Dynamics of an acoustically driven cavitation bubble cluster in the vicinity of a solid surface

Abstract

The dynamics of a cavitation bubble cluster under the influence of an acoustic field is a complex multiphase system that can be observed in acoustic cavitation. In the present study, a three-dimensional computational technique based on the multiphase lattice Boltzmann method (LBM) with multiple relaxation time (MRT) is adopted to investigate the acoustically driven cavitation bubble cluster dynamics near a solid wall at different wetting conditions. Herein, the Peng-Robinson-Stryjek-Vera equation of state with an acentric factor is incorporated in the LBM to accurately impose the physical properties of actual fluids. The validity and capability of the adopted MRT-LBM are confirmed by the excellent agreement of the present results compared to the computed data based on the Rayleigh-Plesset equation for a heterogeneous cavitation phenomenon. The obtained results for the acoustically driven cavitation bubble cluster dynamics demonstrate that the shielding effect of top bubbles prevents the pressure pulse from reaching the lower bubbles.

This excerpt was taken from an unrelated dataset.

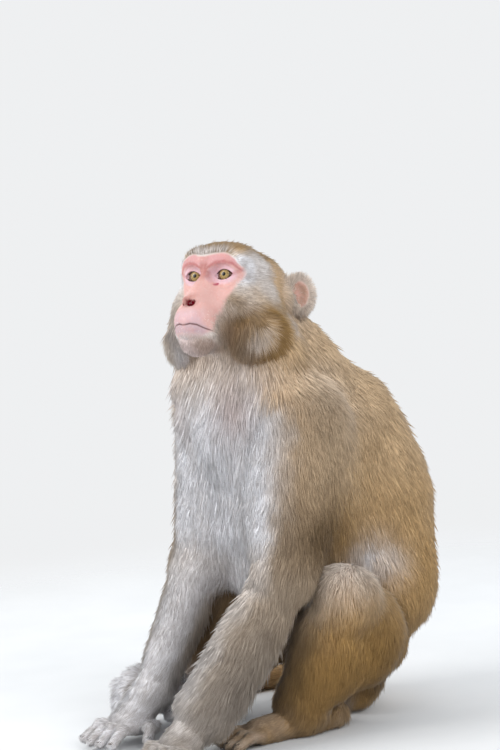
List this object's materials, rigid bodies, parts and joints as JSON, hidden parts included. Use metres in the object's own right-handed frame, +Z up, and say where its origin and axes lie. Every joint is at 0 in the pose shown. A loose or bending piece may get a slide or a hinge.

Therefore, the cluster core and the bubbles near the solid surface are more affected by the destruction of the upper layer bubbles than the acoustic field. Also, it is found that the wettability of the solid wall significantly affects the irradiated impulsive pressure waves around the cluster. To justify this result from the physical point of view, the magnitude of the primary and secondary Bjerknes forces is measured and, accordingly, the growth and collapse of bubbles in the cluster under the influence of the acoustic field are discussed in detail.